═══ Source data
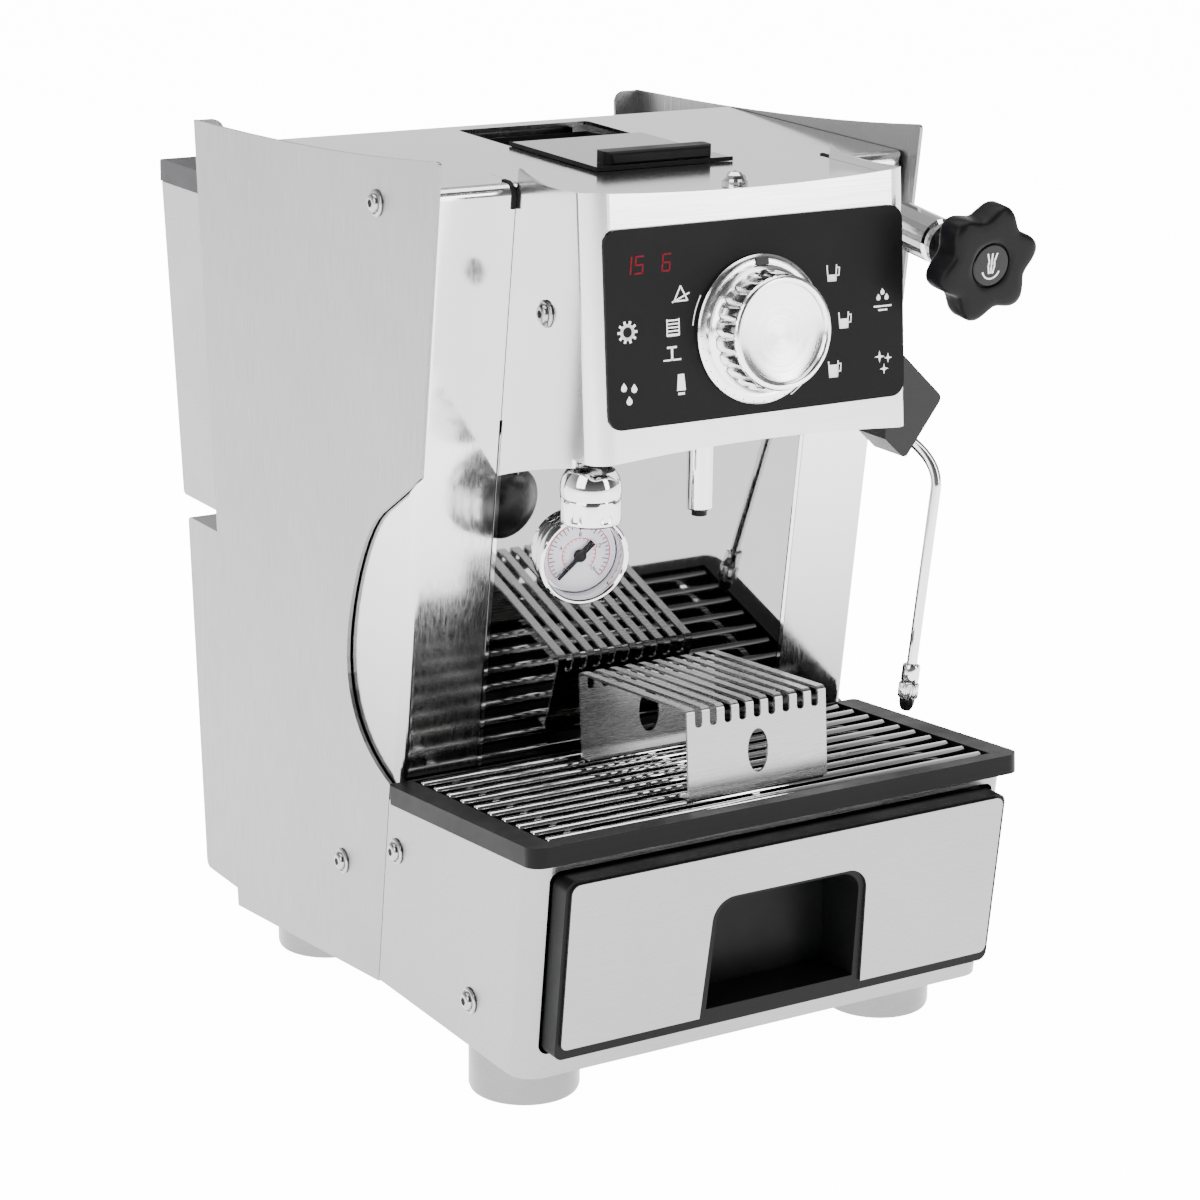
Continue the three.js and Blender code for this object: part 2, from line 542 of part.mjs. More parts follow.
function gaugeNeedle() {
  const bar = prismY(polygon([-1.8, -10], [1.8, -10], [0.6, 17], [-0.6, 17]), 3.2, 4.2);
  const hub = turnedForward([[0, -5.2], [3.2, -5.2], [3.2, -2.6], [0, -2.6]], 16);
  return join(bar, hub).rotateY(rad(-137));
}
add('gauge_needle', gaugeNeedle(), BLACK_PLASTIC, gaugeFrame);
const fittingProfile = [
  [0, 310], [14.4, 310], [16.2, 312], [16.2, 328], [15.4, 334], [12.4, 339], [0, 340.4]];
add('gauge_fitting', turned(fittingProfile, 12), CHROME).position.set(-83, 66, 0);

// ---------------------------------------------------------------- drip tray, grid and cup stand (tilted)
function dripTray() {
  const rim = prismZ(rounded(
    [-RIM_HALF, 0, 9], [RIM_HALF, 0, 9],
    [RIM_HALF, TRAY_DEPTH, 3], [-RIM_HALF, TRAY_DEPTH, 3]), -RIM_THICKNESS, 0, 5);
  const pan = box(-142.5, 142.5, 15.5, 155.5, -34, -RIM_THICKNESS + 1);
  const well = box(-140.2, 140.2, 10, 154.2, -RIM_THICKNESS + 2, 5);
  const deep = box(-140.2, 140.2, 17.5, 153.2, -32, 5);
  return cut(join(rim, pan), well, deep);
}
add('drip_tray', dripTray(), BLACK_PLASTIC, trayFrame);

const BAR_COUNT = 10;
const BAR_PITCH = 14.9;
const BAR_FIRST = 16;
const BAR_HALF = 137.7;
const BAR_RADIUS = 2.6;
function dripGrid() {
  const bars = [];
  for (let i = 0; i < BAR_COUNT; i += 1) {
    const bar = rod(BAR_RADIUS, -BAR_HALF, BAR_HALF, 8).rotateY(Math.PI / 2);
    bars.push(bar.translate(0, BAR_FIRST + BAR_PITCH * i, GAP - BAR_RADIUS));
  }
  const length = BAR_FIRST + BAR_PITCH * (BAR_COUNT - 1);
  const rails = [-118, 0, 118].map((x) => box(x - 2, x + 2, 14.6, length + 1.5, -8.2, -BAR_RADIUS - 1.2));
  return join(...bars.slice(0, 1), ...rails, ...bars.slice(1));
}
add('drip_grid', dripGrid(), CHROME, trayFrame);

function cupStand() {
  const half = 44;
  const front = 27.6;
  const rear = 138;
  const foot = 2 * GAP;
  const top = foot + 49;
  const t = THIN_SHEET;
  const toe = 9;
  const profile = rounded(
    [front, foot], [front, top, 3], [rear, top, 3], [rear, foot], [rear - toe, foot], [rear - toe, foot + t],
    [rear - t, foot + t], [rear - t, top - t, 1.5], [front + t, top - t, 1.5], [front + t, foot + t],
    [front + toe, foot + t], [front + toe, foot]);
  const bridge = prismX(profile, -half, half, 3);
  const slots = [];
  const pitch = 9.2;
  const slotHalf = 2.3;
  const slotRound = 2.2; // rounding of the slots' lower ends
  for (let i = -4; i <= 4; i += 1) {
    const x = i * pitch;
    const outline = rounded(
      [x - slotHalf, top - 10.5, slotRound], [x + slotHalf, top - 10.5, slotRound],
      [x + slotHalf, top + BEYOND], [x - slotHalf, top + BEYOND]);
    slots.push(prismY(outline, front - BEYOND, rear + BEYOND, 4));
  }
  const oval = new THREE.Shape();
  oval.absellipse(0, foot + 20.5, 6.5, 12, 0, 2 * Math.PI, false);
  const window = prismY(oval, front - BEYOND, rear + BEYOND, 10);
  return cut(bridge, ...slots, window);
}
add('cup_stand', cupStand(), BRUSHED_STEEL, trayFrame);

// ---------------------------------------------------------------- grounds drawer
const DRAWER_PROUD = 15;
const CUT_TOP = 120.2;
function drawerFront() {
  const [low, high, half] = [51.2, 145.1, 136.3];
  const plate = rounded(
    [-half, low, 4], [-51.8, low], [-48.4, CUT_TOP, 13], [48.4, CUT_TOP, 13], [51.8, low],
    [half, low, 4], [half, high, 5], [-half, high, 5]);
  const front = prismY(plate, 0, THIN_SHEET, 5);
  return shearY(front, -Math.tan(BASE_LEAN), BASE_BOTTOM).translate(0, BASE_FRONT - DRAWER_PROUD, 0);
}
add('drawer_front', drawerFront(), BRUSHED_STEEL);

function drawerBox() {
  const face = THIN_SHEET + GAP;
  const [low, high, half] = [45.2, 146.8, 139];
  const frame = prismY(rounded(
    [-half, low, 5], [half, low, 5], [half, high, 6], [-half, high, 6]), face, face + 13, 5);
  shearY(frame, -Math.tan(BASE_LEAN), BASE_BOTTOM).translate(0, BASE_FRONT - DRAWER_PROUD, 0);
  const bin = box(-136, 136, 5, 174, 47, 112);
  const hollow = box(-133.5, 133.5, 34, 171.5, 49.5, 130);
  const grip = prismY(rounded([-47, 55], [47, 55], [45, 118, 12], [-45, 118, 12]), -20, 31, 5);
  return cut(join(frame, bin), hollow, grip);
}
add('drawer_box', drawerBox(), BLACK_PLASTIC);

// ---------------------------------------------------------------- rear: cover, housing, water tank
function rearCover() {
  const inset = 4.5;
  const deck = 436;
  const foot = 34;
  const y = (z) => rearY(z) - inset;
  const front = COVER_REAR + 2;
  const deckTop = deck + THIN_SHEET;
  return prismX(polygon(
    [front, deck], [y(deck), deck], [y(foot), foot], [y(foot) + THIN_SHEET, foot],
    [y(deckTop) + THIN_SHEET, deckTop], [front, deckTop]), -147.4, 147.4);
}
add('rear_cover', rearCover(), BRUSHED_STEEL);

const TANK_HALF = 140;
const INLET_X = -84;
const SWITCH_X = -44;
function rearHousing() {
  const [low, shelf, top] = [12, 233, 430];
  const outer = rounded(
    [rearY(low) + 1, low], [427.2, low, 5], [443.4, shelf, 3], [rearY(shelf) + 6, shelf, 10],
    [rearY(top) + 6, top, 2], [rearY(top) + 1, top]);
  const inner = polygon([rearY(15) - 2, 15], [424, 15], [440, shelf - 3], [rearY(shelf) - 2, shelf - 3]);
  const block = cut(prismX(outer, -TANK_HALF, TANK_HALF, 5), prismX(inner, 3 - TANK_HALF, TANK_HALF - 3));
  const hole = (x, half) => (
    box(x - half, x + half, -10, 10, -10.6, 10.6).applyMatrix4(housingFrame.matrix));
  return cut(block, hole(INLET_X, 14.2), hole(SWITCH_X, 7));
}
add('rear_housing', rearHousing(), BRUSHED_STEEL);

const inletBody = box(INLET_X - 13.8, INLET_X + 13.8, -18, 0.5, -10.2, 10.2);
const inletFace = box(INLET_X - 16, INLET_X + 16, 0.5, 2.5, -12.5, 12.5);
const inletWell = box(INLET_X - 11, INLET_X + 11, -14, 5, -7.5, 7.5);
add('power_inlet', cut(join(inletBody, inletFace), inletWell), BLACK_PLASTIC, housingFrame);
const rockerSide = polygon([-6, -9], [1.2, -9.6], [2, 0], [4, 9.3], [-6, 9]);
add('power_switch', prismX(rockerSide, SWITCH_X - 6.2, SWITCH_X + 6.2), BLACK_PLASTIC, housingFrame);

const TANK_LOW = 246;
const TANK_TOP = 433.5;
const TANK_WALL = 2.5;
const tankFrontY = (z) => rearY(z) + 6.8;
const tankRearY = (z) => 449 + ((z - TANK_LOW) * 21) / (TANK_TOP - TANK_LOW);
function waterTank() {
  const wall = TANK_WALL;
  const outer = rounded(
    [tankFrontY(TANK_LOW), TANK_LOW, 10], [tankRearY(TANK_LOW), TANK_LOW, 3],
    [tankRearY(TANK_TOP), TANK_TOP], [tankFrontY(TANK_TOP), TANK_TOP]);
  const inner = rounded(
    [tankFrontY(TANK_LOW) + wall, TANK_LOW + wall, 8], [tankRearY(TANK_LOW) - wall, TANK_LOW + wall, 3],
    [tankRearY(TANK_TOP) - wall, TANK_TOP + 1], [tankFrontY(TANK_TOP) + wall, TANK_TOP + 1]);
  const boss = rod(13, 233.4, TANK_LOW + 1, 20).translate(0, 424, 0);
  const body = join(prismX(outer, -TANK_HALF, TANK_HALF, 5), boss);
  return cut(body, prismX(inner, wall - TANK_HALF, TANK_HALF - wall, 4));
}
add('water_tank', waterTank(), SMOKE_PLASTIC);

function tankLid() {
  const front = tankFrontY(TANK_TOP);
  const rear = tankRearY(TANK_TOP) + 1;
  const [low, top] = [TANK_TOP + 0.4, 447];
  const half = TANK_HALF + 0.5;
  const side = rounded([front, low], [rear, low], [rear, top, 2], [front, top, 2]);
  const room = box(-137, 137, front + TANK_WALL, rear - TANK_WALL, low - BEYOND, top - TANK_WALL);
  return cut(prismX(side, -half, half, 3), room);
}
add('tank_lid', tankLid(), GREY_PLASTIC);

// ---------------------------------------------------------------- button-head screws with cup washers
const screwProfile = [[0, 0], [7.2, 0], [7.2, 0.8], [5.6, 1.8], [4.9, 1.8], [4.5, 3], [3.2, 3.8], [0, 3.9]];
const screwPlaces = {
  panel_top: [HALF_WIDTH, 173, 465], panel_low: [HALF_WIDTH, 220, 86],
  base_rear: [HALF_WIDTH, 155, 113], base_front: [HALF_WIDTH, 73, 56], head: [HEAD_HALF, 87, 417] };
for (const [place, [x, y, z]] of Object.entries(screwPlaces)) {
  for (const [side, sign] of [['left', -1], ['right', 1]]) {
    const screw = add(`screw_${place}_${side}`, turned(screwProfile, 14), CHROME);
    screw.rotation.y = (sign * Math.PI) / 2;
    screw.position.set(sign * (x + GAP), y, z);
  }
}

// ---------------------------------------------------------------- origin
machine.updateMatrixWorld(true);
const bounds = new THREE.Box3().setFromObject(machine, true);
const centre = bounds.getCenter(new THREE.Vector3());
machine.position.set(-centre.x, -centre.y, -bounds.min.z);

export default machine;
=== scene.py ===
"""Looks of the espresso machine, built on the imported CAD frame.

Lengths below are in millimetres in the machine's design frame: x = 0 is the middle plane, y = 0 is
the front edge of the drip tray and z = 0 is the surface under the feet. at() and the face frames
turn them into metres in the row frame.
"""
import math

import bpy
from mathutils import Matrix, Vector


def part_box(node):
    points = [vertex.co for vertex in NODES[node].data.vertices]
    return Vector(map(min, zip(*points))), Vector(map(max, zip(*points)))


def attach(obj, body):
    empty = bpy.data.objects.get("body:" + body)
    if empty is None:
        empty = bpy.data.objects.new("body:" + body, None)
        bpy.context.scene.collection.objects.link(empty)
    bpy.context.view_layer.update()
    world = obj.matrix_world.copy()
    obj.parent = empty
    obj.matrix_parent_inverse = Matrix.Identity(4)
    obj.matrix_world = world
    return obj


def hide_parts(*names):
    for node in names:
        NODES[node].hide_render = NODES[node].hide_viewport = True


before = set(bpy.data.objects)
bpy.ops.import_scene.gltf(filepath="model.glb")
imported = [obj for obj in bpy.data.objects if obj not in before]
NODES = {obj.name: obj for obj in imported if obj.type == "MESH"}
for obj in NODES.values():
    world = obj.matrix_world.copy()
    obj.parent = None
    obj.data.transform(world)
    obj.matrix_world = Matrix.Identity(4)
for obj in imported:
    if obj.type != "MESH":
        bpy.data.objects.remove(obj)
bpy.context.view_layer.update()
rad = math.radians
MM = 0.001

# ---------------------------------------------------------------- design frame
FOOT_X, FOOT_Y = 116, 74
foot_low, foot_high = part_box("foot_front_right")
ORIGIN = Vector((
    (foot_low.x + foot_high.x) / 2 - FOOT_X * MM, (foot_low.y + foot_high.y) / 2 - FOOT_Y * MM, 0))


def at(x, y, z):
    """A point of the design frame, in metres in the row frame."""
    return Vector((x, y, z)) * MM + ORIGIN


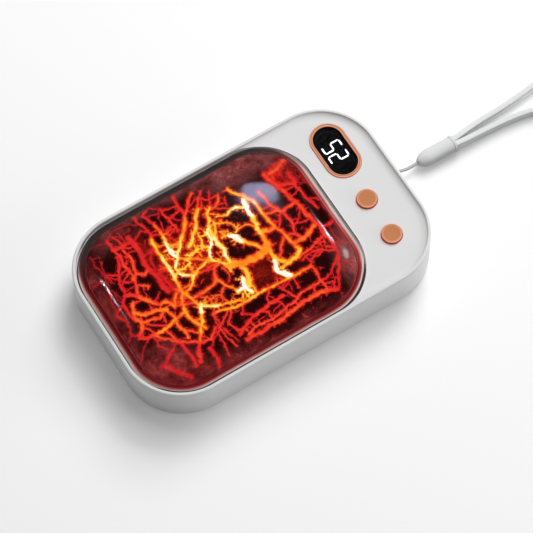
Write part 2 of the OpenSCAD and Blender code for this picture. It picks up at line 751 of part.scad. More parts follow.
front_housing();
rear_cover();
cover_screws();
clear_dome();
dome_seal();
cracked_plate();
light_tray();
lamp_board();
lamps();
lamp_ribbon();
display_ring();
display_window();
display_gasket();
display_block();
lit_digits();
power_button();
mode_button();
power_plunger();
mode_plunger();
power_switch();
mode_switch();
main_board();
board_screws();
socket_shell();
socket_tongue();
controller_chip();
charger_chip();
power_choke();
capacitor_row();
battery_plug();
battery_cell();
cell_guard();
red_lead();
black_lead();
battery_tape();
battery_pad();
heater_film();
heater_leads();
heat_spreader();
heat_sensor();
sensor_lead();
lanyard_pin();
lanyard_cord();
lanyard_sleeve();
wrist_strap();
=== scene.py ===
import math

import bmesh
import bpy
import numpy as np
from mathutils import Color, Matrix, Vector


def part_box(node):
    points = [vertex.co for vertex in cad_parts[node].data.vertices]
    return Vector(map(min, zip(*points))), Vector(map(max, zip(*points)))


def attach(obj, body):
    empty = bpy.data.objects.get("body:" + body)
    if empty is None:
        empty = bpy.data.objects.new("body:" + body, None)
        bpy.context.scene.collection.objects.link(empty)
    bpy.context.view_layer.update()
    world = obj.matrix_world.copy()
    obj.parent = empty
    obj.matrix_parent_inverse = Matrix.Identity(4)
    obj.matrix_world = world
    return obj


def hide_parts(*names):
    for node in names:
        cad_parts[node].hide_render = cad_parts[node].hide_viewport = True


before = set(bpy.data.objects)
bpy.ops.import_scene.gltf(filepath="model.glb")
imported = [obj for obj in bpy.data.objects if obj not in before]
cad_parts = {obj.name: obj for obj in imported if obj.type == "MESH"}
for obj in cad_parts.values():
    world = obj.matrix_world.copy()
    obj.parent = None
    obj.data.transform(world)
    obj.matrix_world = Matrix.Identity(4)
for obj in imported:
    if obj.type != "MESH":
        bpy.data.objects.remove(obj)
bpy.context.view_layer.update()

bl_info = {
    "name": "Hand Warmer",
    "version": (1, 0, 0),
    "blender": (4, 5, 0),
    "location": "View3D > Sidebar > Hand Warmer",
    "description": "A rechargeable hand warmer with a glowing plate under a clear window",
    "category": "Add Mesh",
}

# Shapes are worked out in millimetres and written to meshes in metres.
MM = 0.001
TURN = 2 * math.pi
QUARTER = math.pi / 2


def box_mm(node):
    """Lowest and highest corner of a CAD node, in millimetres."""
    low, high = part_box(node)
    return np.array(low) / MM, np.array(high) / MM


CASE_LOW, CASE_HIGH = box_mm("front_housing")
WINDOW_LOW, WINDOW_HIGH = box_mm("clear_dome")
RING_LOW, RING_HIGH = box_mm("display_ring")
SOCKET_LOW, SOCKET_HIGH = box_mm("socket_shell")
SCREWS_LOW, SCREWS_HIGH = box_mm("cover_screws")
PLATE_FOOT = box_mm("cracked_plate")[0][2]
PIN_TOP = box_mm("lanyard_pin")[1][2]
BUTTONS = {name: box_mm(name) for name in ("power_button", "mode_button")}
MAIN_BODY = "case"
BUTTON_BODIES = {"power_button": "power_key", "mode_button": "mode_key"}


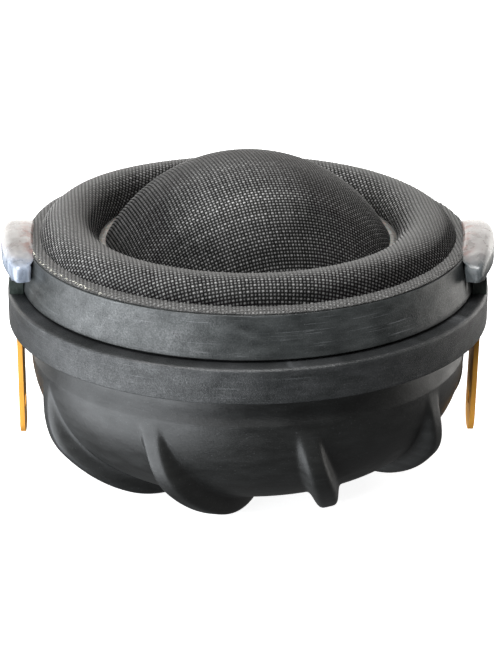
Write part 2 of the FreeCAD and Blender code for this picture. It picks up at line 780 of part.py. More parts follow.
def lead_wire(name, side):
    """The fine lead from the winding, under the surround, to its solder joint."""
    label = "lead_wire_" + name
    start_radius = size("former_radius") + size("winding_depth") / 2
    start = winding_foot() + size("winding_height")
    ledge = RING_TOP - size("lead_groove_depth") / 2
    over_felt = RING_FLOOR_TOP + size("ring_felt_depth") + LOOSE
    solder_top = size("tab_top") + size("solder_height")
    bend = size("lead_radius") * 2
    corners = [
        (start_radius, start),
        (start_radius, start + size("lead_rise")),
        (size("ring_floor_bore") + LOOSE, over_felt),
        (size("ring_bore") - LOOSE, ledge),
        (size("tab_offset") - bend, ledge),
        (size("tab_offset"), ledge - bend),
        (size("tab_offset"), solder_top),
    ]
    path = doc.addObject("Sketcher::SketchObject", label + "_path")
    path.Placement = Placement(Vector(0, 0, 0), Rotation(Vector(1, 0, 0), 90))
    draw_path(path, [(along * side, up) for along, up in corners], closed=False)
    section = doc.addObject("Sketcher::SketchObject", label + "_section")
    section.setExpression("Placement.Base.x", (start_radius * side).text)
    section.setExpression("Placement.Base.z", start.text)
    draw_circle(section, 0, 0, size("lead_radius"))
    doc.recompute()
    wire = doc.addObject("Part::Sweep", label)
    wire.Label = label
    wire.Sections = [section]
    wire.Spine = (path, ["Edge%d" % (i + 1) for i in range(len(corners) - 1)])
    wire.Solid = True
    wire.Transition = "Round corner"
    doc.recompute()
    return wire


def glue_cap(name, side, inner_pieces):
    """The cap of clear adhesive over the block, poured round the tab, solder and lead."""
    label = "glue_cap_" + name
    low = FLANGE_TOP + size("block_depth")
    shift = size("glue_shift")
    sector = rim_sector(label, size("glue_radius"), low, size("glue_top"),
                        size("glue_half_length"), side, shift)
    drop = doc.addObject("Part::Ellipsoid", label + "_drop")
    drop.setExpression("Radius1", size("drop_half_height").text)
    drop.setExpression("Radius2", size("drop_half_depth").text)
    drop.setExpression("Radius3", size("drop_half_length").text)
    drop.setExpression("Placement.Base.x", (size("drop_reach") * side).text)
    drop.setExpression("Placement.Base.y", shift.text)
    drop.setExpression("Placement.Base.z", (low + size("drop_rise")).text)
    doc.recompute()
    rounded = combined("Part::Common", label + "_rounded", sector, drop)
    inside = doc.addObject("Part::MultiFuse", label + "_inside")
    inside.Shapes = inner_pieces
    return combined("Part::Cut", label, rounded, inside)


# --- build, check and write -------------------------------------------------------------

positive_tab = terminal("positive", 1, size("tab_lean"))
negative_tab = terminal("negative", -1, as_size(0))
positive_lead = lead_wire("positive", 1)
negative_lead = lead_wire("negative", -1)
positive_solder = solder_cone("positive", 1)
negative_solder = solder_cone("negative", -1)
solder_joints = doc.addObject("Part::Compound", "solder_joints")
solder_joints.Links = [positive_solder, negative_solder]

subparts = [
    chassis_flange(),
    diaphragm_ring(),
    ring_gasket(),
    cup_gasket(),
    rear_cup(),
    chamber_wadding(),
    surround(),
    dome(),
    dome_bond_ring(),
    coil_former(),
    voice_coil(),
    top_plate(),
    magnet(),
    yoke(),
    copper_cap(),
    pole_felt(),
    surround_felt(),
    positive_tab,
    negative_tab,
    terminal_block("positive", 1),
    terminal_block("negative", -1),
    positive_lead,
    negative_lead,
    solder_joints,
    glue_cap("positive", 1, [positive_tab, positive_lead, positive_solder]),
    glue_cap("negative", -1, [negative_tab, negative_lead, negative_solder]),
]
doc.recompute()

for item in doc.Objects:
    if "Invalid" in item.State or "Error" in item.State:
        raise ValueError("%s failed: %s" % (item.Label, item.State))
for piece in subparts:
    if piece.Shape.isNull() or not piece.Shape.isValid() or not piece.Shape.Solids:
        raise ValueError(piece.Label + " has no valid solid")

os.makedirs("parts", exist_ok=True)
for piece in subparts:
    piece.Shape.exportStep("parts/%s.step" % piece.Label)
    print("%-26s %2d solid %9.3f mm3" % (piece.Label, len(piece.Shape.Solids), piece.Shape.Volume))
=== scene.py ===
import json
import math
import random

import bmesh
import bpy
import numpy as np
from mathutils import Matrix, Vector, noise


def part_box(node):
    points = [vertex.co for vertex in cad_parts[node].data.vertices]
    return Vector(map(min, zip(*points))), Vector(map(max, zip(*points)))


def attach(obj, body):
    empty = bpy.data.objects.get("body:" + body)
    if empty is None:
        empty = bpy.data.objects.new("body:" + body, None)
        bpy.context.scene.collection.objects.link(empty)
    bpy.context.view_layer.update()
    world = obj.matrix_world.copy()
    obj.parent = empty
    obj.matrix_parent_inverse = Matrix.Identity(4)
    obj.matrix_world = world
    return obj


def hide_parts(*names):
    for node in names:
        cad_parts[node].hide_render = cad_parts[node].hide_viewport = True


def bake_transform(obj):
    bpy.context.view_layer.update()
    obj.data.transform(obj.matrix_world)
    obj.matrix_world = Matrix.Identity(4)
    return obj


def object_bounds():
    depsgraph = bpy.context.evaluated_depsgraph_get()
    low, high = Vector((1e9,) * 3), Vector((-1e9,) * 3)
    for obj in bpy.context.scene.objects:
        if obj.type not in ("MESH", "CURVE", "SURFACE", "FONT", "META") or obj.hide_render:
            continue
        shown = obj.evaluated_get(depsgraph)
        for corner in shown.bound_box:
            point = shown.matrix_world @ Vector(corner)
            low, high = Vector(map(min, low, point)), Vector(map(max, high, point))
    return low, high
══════
What to do: Reproduce exactly the lines from the line with "(piece.Label, len(piece.Shape.Solids), piece.Shape.Volume))" to the line with "shown = obj.evaluated_get(depsgraph)", both end lines included.

Task response:
    print("%-26s %2d solid %9.3f mm3" % (piece.Label, len(piece.Shape.Solids), piece.Shape.Volume))
=== scene.py ===
import json
import math
import random

import bmesh
import bpy
import numpy as np
from mathutils import Matrix, Vector, noise


def part_box(node):
    points = [vertex.co for vertex in cad_parts[node].data.vertices]
    return Vector(map(min, zip(*points))), Vector(map(max, zip(*points)))


def attach(obj, body):
    empty = bpy.data.objects.get("body:" + body)
    if empty is None:
        empty = bpy.data.objects.new("body:" + body, None)
        bpy.context.scene.collection.objects.link(empty)
    bpy.context.view_layer.update()
    world = obj.matrix_world.copy()
    obj.parent = empty
    obj.matrix_parent_inverse = Matrix.Identity(4)
    obj.matrix_world = world
    return obj


def hide_parts(*names):
    for node in names:
        cad_parts[node].hide_render = cad_parts[node].hide_viewport = True


def bake_transform(obj):
    bpy.context.view_layer.update()
    obj.data.transform(obj.matrix_world)
    obj.matrix_world = Matrix.Identity(4)
    return obj


def object_bounds():
    depsgraph = bpy.context.evaluated_depsgraph_get()
    low, high = Vector((1e9,) * 3), Vector((-1e9,) * 3)
    for obj in bpy.context.scene.objects:
        if obj.type not in ("MESH", "CURVE", "SURFACE", "FONT", "META") or obj.hide_render:
            continue
        shown = obj.evaluated_get(depsgraph)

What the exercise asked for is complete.